J’avais beaucoup d’aprioris avant de voir Jackie de Pablo Larraín. Je m’attendais effectivement à un énième biopic pompeux, cirant de manière « hypocrite » les bottes d’un autre symbole américain patriotique. Puis, au vu de son succès critique et public Outre-Atlantique, ça me confortait davantage dans ma position. Pourtant, non seulement Jackie rend fidèle à la grande figure que fut l’épouse de John F. Kennedy, mais il parvient également à dresser un portrait réaliste de cette dernière.

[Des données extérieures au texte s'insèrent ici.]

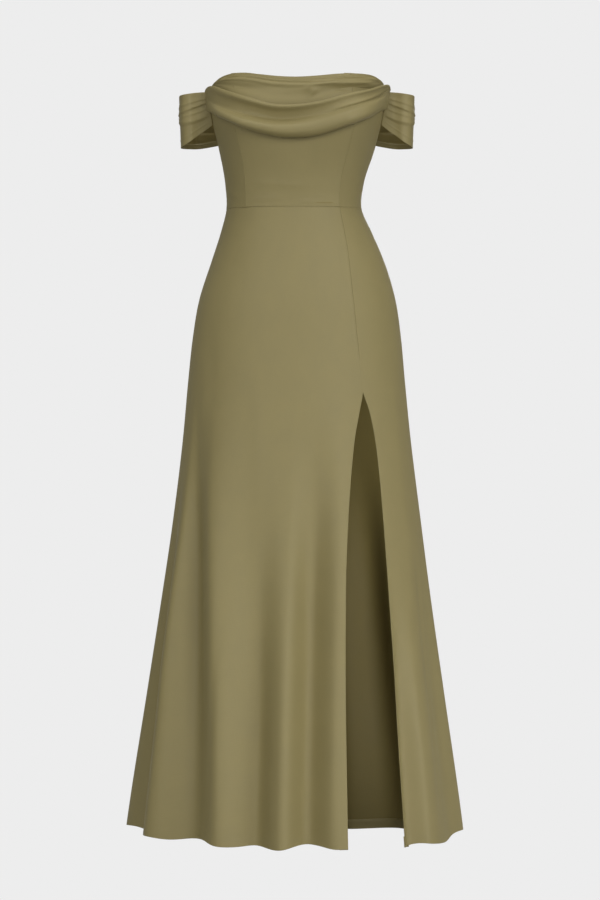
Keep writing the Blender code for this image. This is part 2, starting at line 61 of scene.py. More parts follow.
# Each ring of the dress: its height, the reach to each side, to the front and to the back,
# and how far its corners swell past an ellipse, as a share.
Ring = namedtuple("Ring", "height right left front back corner")
RINGS = [
    Ring(-1.135, 0.3075, 0.3020, 0.240, 0.258, 0.000),
    Ring(-1.050, 0.2955, 0.2910, 0.229, 0.245, 0.000),
    Ring(-0.873, 0.2675, 0.2655, 0.203, 0.217, 0.000),
    Ring(-0.695, 0.2400, 0.2405, 0.176, 0.190, 0.005),
    Ring(-0.553, 0.2190, 0.2222, 0.155, 0.168, 0.010),
    Ring(-0.410, 0.2015, 0.2042, 0.137, 0.151, 0.020),
    Ring(-0.303, 0.1917, 0.1936, 0.126, 0.143, 0.025),
    Ring(-0.232, 0.1842, 0.1872, 0.119, 0.139, 0.030),
    Ring(-0.161, 0.1722, 0.1770, 0.112, 0.129, 0.035),
    Ring(-0.090, 0.1495, 0.1558, 0.101, 0.107, 0.035),
    Ring(-0.040, 0.1335, 0.1344, 0.091, 0.090, 0.035),
    Ring(0.000, 0.1240, 0.1170, 0.084, 0.080, 0.040),
    Ring(0.045, 0.1260, 0.1204, 0.088, 0.082, 0.045),
    Ring(0.106, 0.1370, 0.1397, 0.100, 0.091, 0.050),
    Ring(0.152, 0.1476, 0.1513, 0.108, 0.097, 0.050),
    Ring(0.200, 0.1545, 0.1590, 0.108, 0.100, 0.045),
    Ring(0.240, 0.1560, 0.1600, 0.103, 0.100, 0.040),
]

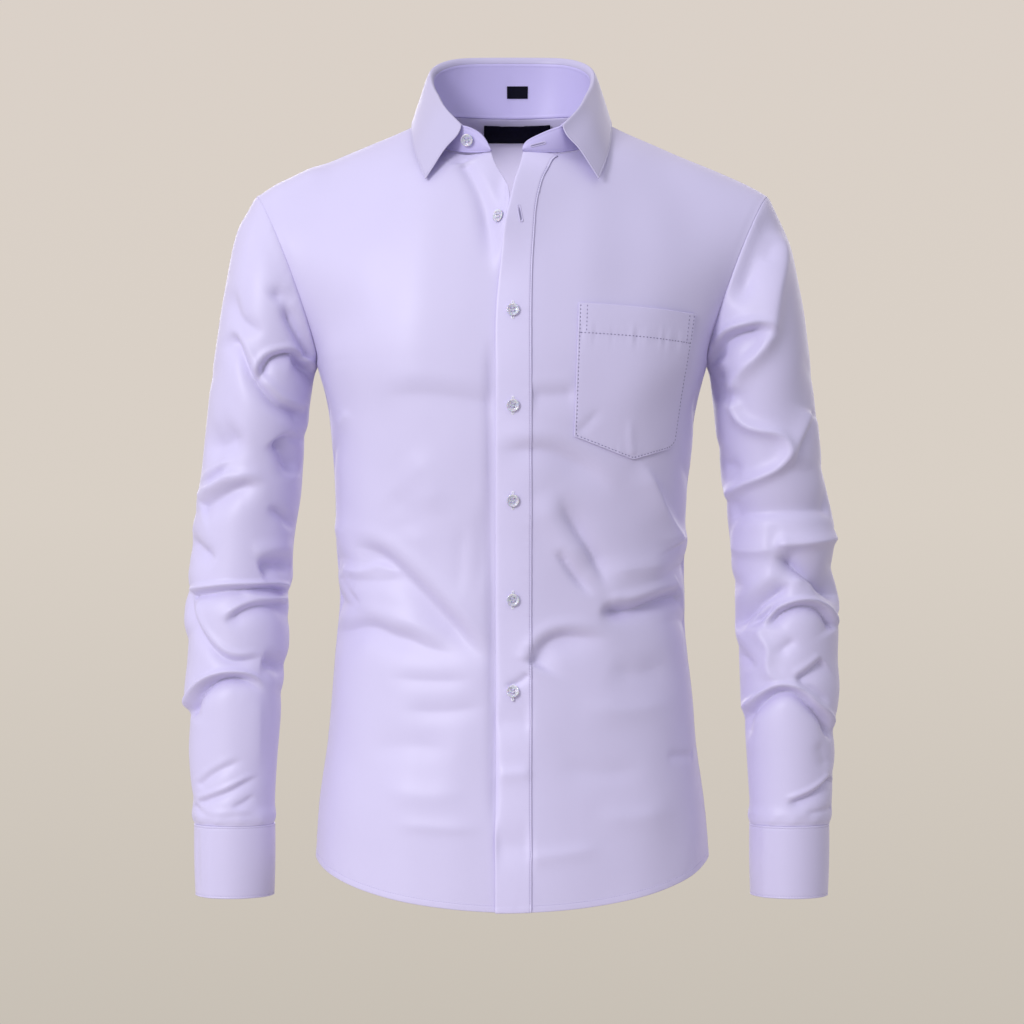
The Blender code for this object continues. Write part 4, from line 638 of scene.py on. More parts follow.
def stroke(x, z, height, left, right, path, power=1.6, lip=0.0, ends=(0.35, 0.35)):
    out = np.zeros(np.shape(x))
    p = smooth_path(path, 8)
    pad = 2.8 * max(left, right) * (1.7 if lip else 1.0)
    box = (x > p[:, 0].min() - pad) & (x < p[:, 0].max() + pad) & (z > p[:, 1].min() - pad) & (z < p[:, 1].max() + pad)
    if not box.any():
        return out
    xs, zs = x[box], z[box]
    best, dist, frac = np.full(xs.shape, 1e18), np.zeros(xs.shape), np.zeros(xs.shape)
    long = np.linalg.norm(np.diff(p, axis=0), axis=1)
    past = np.concatenate([[0.0], np.cumsum(long)])
    for i in range(len(p) - 1):
        a, d = p[i], p[i + 1] - p[i]
        t = np.clip(((xs - a[0]) * d[0] + (zs - a[1]) * d[1]) / (d @ d), 0, 1)
        dx, dz = xs - a[0] - t * d[0], zs - a[1] - t * d[1]
        d2 = dx * dx + dz * dz
        near = d2 < best
        sign = np.where(d[0] * dz - d[1] * dx > 0, 1.0, -1.0)
        dist = np.where(near, np.sqrt(d2) * sign, dist)
        frac = np.where(near, (past[i] + t * long[i]) / past[-1], frac)
        best = np.minimum(best, d2)
    w = np.where(dist > 0, left, right)
    v = np.exp(-(np.abs(dist) / w) ** power)
    if lip:
        v = v - lip * np.exp(-((dist - 2.1 * left) / (1.1 * left)) ** 2)
    fade = ramp(-0.001, ends[0], frac) * (1 - ramp(1 - ends[1], 1.001, frac))
    out[box] = height * v * fade
    return out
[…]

Si Jackie assume résolument son parti pris, il n’est cependant pas sûr que cela plaise à tout le monde. Car Pablo Larraín nous montre à la fois le personnage public et l’épouse vulnérable sur laquelle pèsent une pression et un héritage énorme.
Dès les premières secondes du long-métrage, on cerne d’emblée Jacqueline Kennedy et découvre ainsi une personnalité complexe, qui ne laisse rien au hasard dans ses faits et gestes. Si la majeure partie de Jackie se passe durant la semaine qui suit l’assassinat du Président Kennedy, il s’attarde judicieusement sur un moment passé précis de son court séjour à la Maison Blanche (avec un clin d’œil « filmique » qui devrait plaire aux nostalgiques de cette époque-là).
Par conséquent, cela nous permet d’être d’abord exaspéré par cette femme trop « parfaite », avant de s’attacher à celle qui a de plus en plus de mal à cacher ses failles.
Cette complexité passe par le jeu d’actrice de Natalie Portman. Durant le premier tiers, j’ai pensé que l’ensemble sonnait faux, que tout était calculé de A à Z. Je sentais alors la semi-déception venir à grands pas. Mais voilà, Pablo Larraín joue avec la caméra et la bande son (composée par Mica Levi) pour dévoiler au spectateur les différentes facettes de son héroïne. Ce qui fonctionne à merveille ! Certes, la musique est parfois forte et peut agacer, mais elle correspond bien aux émotions que le personnage ressent à cette période précise de sa vie. Comme les plans de caméra qui la mettent si bien en valeur tout du long, la rendant ainsi photogénique. Ce qui fait que Natalie Portman parvient à s’imposer dans cette partition délicate.
Le premier rôle de Jackie était pourtant difficile à interpréter. Mais la jeune trentenaire ne laisse rien au hasard dans son jeu d’actrice, de l’accent de l’épouse Kennedy à l’attitude de celle-ci, en passant par ses interactions avec son entourage. La nomination aux Oscars est donc bel et bien méritée ! Cela dit, elle n’est pas la seule à nous convaincre de son talent indéniable, puisque ses partenaires à l’écran s’en sortent aussi admirablement qu’elle. On retient notamment les performances respectives de Peter Sarsgaard, de John Hurt, de Billy Crudup et de Greta Gerwig.
Et, bien évidemment, je ne peux pas ne pas mentionner John F. Kennedy, tant son ombre plane sur Jackie. On sent que c’est un Président qui a marqué son époque, tout en laissant une empreinte intemporelle après sa mort. Son apparition finale et furtive est d’ailleurs surprenante. Mais en quelques minutes, cela nous rappelle le grand homme qu’il fut et qu’il sera toujours. Et ce, malgré les défauts de sa politique, que le biopic de Pablo Larraín n’hésite pas à mentionner dans son scénario, afin d’appuyer la construction du deuil de Jacqueline Kennedy. Chacun a donc des choses à se reprocher et Jackie montre cet état de fait avec retenue et justesse.
Jackie est donc pour moi une immense œuvre qui, bien plus qu’une simple succession d’événements dans l’Histoire des États-Unis, offre une belle réflexion sur l’Amour, le deuil et l’être humain. Un film qu’il faut aller voir, en somme.